Jein. Eine Vereinigung namens "Die Kongruenten" gibt es nicht. Aber die Drehbuchautoren spielen damit auf eine Gruppe an, die seit Anfang des neuen Jahrtausends als Identitäre Bewegung oder Die Identitären auftritt und ähnliche Parolen vertritt.

So sind beide Vereinigungen, die fiktive wie die reale, Anhänger eines sogenannten "Ethnopluralismus'". Das bedeutet im Grunde nichts anderes, als dass man zwar angeblich Angehörige anderer Ethnien akzeptiert, diese aber bitteschön dort bleiben sollen, wo sie nach Ansicht der Gruppe vermeintlich hingehören.

Einen ethnisch heterogenen Staat möchte man also ebenso wenig wie einen "westlich-liberalen Universalismus mit seiner Globalisierung", wie es auf den Webseiten der Identitären Bewegung Deutschlands heißt.

Die Vorzüge der Globalisierung und die Ideen, Werke und Arbeitskraft von Menschen anderer Völker und Ethnien nimmt man aber trotzdem in Anspruch und sei es nur das Internet.

Was ist das für ein Gedicht an der Wand von Juliane Kronfels?

In der Wohnung von Juliane Kronfels, die bei den "Kongruenten" aktiv ist, prangt ein Schriftzug an der Wand: "Die Stunde kommt, da man dich braucht. Dann sei du ganz bereit und in das Feuer, das verraucht, wirf dich als letztes Scheit." "Bisschen pathetisch", meint Kommissarin Janneke dazu und Juliane Kronfels antwortet "Pathetisch? Ich finde es leidenschaftlich und ohne Leidenschaft verändert man ja nichts."

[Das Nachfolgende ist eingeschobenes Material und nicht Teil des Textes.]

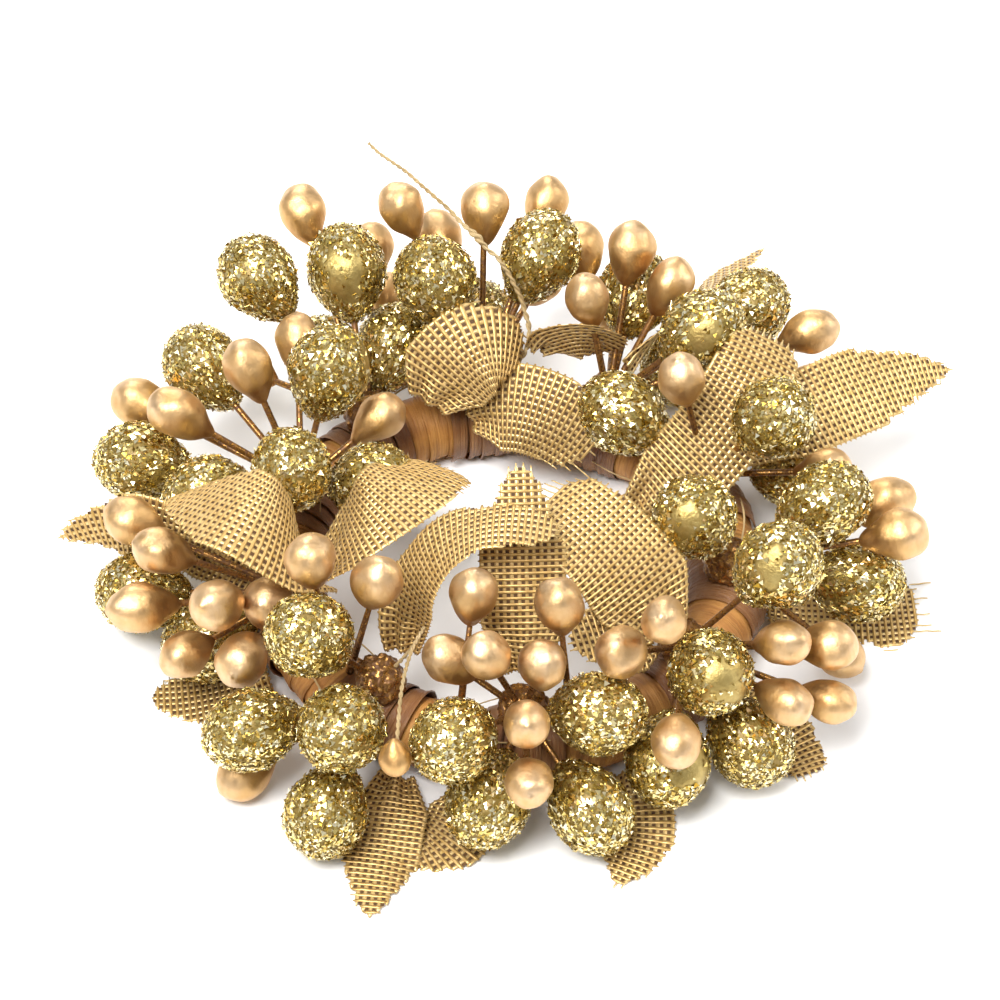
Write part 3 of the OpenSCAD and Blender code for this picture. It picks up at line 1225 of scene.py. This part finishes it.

Tatsächlich handelt es sich bei diesen Worten um die dritte Strophe des Gedichts "Schließ Aug' und Ohr" des deutschen Germanisten und Schriftstellers Friedrich Gundolf.

Gundolf, Sohn eines jüdischen Vaters, war Germanistikprofessor in Heidelberg und einer der bekanntesten Literaturwissenschaftler der Weimarer Republik. "Schließ Aug und Ohr" ist auch als "Das Lied der Weißen Rose" bekannt und soll eines der Lieblingslieder der Widerstandskämpferin Sophie Scholl gewesen sein.